16. Pakistani and Indian families strolling solemnly up and down Devon on summer evenings; Russian Jewish senior couples clustering on Uptown benches, warbling gossip in soft consonants against the blare of obsolete transistor radios; Mexican families in Pilsen crowding Nuevo Leon for Sunday breakfast; African American families gloriously dressed for church, waiting for a table in the Hyde Park Dixie Kitchen; Somali refugees playing soccer in sandals on the Senn High School pitch; young Bucktown mothers carrying yoga mats on their backs like bazookas; the enormous amount of daily life in this city, much of it worth a story or two.

17. A river of red and a river of white flowing in opposite directions on Lake Shore Drive, as seen from Montrose Harbor at night.

18. The wind: the sailboats in Grant Park Harbor bobbing on the water, the mast wires hysterically clucking; the Buckingham Fountain’s upward stream turned into a water plume; the windows of downtown buildings shaking and thumping; people walking down Michigan Avenue with their heads retracted between their shoulders; my street completely deserted except for a bundled-up mailman and a plastic bag fluttering in the barren tree-crown like a torn flag.

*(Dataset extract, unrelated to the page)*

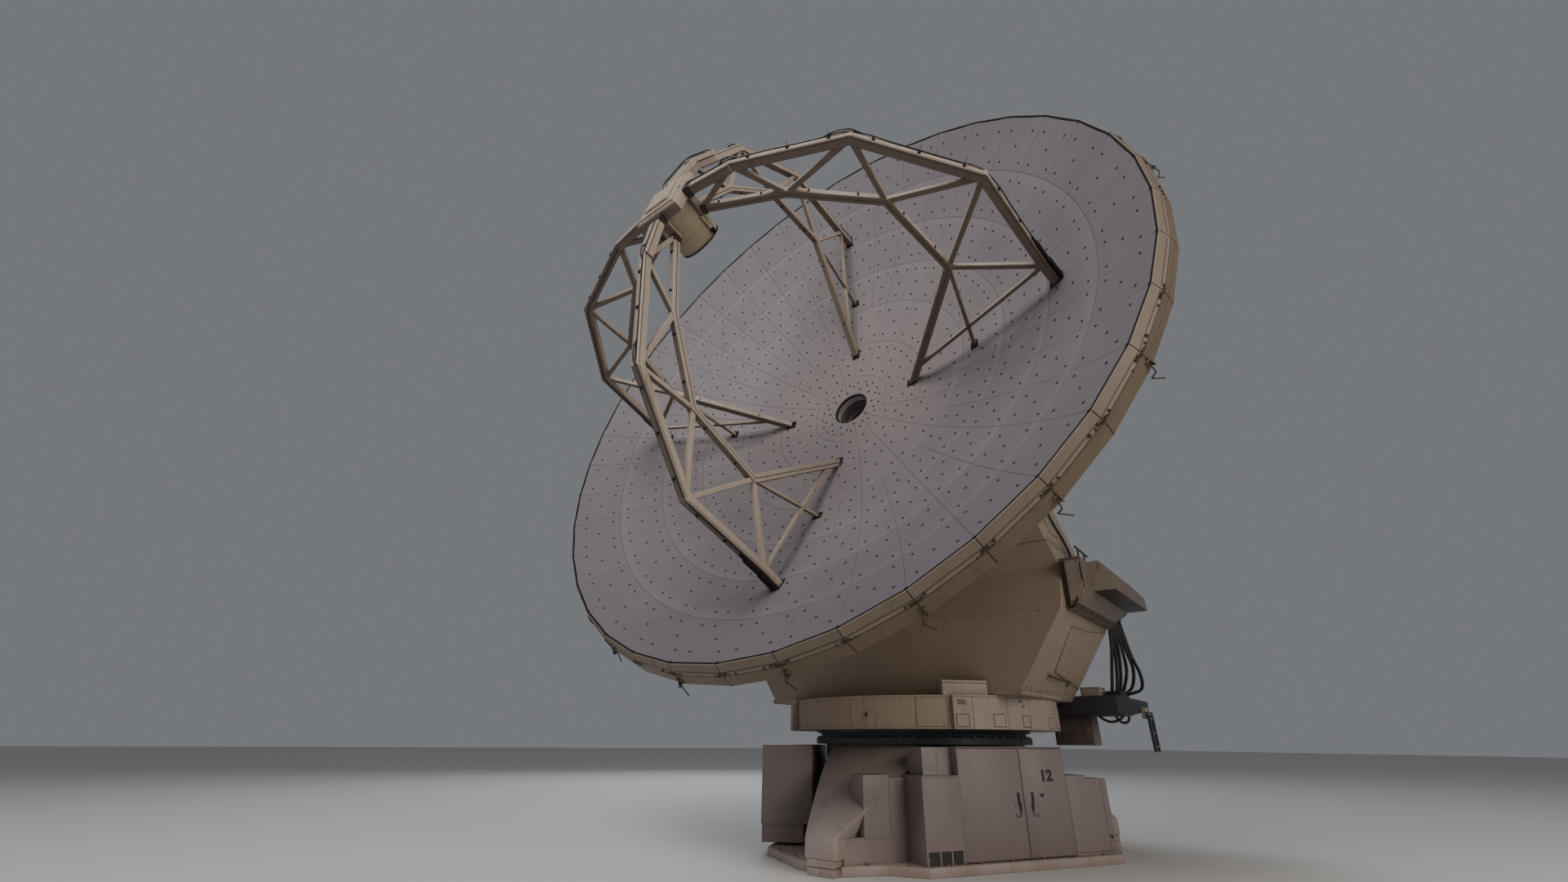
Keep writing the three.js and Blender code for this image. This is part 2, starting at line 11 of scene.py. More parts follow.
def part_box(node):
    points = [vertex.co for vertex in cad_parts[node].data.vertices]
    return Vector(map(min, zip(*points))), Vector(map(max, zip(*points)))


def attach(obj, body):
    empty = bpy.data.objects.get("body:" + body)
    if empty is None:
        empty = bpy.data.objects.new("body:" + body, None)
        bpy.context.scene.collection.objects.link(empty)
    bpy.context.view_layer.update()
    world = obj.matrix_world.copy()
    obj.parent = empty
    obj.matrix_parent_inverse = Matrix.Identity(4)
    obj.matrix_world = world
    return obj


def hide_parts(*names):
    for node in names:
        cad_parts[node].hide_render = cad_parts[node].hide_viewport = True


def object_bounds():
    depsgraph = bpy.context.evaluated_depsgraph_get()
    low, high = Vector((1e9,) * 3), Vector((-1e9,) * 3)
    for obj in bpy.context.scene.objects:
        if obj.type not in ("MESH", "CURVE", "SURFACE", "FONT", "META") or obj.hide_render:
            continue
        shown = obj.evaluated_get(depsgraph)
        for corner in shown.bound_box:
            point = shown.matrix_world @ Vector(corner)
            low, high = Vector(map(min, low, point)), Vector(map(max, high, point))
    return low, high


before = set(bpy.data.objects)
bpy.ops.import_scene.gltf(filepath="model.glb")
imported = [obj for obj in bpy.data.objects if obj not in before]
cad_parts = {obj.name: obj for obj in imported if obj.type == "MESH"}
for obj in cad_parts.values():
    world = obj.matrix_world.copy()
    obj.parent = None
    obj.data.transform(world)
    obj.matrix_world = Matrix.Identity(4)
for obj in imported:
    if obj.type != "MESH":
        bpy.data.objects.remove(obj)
cad_low, cad_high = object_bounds()

# Camera: a wide 14 mm lens at a standing person's eye height, tilted up at the dish.
CAMERA_PLACE = Vector((-6.846, -10.906, 1.66))
CAMERA_RIGHT = Vector((0.9288, -0.3705, 0.0063))
CAMERA_UP = Vector((-0.1624, -0.3916, 0.9057))


def add_object(name, data):
    made = bpy.data.objects.new(name, data)
    bpy.context.scene.collection.objects.link(made)
    return made


camera_data = bpy.data.cameras.new("camera")
camera_data.lens = 14.15
camera_data.sensor_width = 36
camera_data.shift_x = -0.0084
camera_data.shift_y = 0.0074
camera_data.clip_end = 500
camera = add_object("camera", camera_data)
bpy.context.scene.camera = camera
camera_axes = Matrix((CAMERA_RIGHT, CAMERA_UP, CAMERA_RIGHT.cross(CAMERA_UP))).transposed()
camera.matrix_world = Matrix.Translation(CAMERA_PLACE) @ camera_axes.to_4x4()

# Floor: one plain pale sheet, larger than any view.
FLOOR_HALF = 150


class Shade:
    """A socket of a material's nodes: expressions on it add their Math nodes."""

    def __init__(self, tree, socket=None):
        self.tree = tree
        self.socket = socket

    def node(self, kind, sockets, settings=None, out=0):
        made = self.tree.nodes.new("ShaderNode" + kind)
        for name, value in (settings or {}).items():
            setattr(made, name, value)
        for name, value in sockets.items():
            if isinstance(value, Shade):
                self.tree.links.new(value.socket, made.inputs[name])
            else:
                made.inputs[name].default_value = value
        return Shade(self.tree, made.outputs[out] if len(made.outputs) else None)

    def math(self, operation, *values):
        return self.node("Math", dict(enumerate(values)), {"operation": operation})

    def __add__(self, other):
        return self.math("ADD", self, other)

    __radd__ = __add__

    def __sub__(self, other):
        return self.math("SUBTRACT", self, other)

    def __rsub__(self, other):
        return self.math("SUBTRACT", other, self)

    def __mul__(self, other):
        return self.math("MULTIPLY", self, other)

    __rmul__ = __mul__

    def __truediv__(self, other):
        return self.math("DIVIDE", self, other)

    def step(self, low, high):
        """0 at low and 1 at high, smooth between; high may be below low."""
        return self.node("MapRange", {"Value": self, 1: low, 2: high, 3: 0, 4: 1},
                         {"interpolation_type": "SMOOTHSTEP"})

    def split(self):
        parts = self.tree.nodes.new("ShaderNodeSeparateXYZ")
        self.tree.links.new(self.socket, parts.inputs[0])
        return [Shade(self.tree, out) for out in parts.outputs]

    def noise(self, scale, detail=3, stretch=(1, 1, 1), rough=0.5):
        placed = self.node("Mapping", {0: self, "Scale": stretch})
        return self.node("TexNoise", {"Vector": placed, "Scale": scale, "Detail": detail,
                                      "Roughness": rough})

    def blend(self, low, high):
        """Colour low where self is 0, high where it is 1."""
        low, high = [(*c, 1) if isinstance(c, tuple) else c for c in (low, high)]
        return self.node("Mix", {0: self, 6: low, 7: high}, {"data_type": "RGBA"}, 2)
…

19. The stately Beverly mansions; the bleak Pullman row houses; the frigid buildings of the La Salle Street canyon; the garish beauty of old downtown hotels; the stern arrogance of the Sears Tower and the Hancock Center; the quaint Edgewater houses; the sadness of the West Side; the decrepit grandeur of the Uptown theaters and hotels; the Northwest Side warehouses and body shops; thousands of empty lots and vanished buildings no one pays any attention to and no one will ever remember. Every building tells part of the story of the city. Only the city knows the whole story.